Allison reported similar difficulties in the workplace. After graduating from an automotive technician certification program, he applied at no fewer than 16 places before finding a job.
“At least three shops were like, ‘We are not hiring for a receptionist right now,'” he says. Again, he was still female-presenting at the time, although it’s unlikely being a trans man would have helped him much. After an arduous search, he finally stumbled across a shop with a female service manager who was willing to give him a shot. However, finding success in the auto repair industry wasn’t exactly as simple as getting his foot in the door.

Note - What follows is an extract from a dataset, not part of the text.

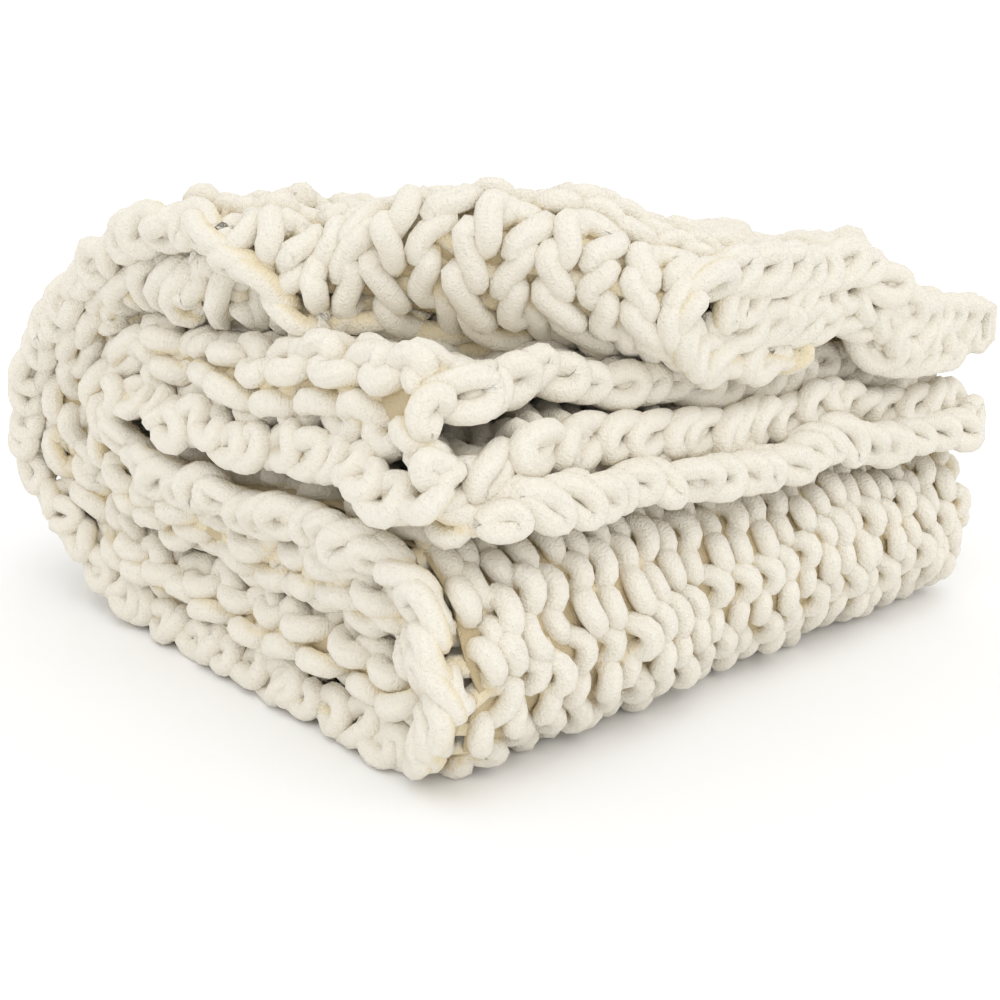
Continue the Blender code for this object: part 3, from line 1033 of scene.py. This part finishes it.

“I had to work twice as hard to prove my shit,” he says, a statement that elicits knowing nods from the other techs.
“I think pretty much every shop that I’ve worked at,” says tech MJ Montgomery, “you kind of get looked at differently when you first start. They’re like, ‘Ohhhh no, a girl’s coming in. We’ve gotta watch our mouths,’ or, ‘We’re gonna have to help her out so much.’ But once you prove yourself, all of a sudden their whole perspective changes. Even [the way they] deal with customers, it’s changed at shops I’ve worked at. You’re basically educating them.”
While the idea that women need to put up with harassment and work extra hard to “prove themselves”—and teach other people how to act—is inherently sexist, as the crew sees it, it’s just how the game goes. If you’re really dedicated to changing the industry, they say, you deal with it.

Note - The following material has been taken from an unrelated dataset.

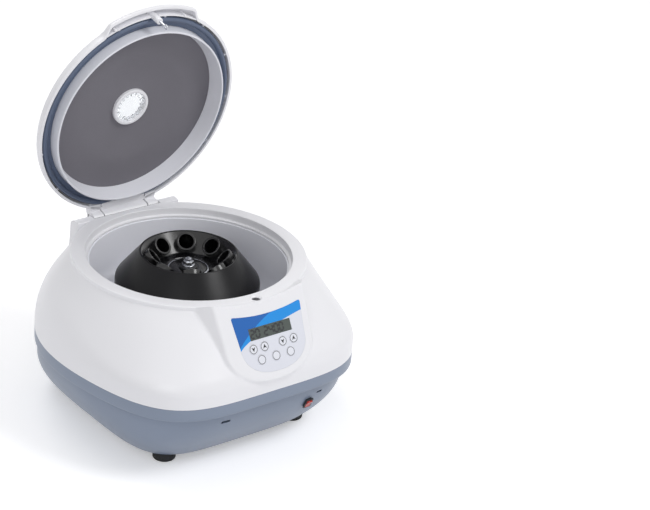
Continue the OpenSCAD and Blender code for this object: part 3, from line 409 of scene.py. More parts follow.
def metal(name, colour, rough=0.3, brushed=0.0, scale=(4.0, 4.0, 900.0)):
    material, tree, shader = new_material(name)
    place = tree.nodes.new("ShaderNodeTexCoord").outputs["Object"]
    stretch = tree.nodes.new("ShaderNodeMapping")
    stretch.inputs["Scale"].default_value = scale
    tree.links.new(place, stretch.inputs["Vector"])
    lines = noise(tree, stretch.outputs[0], 1.0, 4.0)
    base = use_group(tree, MOULDED, Colour=srgb(colour), Mottle=0.08, Roughness=rough, Spread=0.15)
    tree.links.new(base.outputs["Colour"], shader.inputs["Base Color"])
    rough_value = math_node(tree, "MULTIPLY_ADD", math_node(tree, "SUBTRACT", lines, 0.5), brushed,
                            base.outputs["Roughness"])
    tree.links.new(rough_value, shader.inputs["Roughness"])
    shader.inputs["Metallic"].default_value = 1.0
    bump(tree, shader, lines, 0.1 + brushed, 0.0001)
    return material


SHELL_WHITE = plastic("shell_white", "ebebef", rough=0.36, mottle=0.02, grain=700, grain_depth=0.05,
                      coat=0.15, wear=0.25)
SLATE = plastic("slate_plastic", "7c889c", rough=0.38, mottle=0.05, grain=1500, grain_depth=0.3, wear=0.2,
                specular=0.7, worn_colour="9aa6b8")
LINER_WHITE = plastic("liner_white", "e2e3ea", rough=0.42, mottle=0.03, grain=900, grain_depth=0.08)
BOWL_GREY = plastic("bowl_enamel", "f2f3fa", rough=0.34, mottle=0.03, grain=1200, grain_depth=0.1, coat=0.2)
ROTOR_BLACK = plastic("rotor_anodised", "101013", rough=0.3, mottle=0.12, grain=2200, grain_depth=0.25,
                      specular=0.2, wear=0.35, worn_colour="74757c")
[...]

“You don’t feel like it’s a very safe environment,” says Fino-Fugate. “But you get through it. Or you don’t.” Perhaps the most important thing the jockish, hetero-bro segment of the auto industry could learn from Repair Revolution is that, in addition to being a safe environment, it’s still an extremely fun one. They don’t have sexy pinup-girl calendars from auto parts manufacturers on the wall, but they do have a blast. And while they don’t tolerate sexism, homophobia, and racism, they do swill IPA, host weekend shows by local queer musicians, and take tons of goofy photos for their Instagram.
“I’ve definitely described this as being like, we’re the lost boys and we’re just trying to find a place that’s our own,” jokes Fino-Fugate. “And Eli’s like our Peter Pan. It’s Neverland.”
“Do I have to wear tights?” Allison shoots back, laughing. “It is totally allowable here. It’d be totally chill!”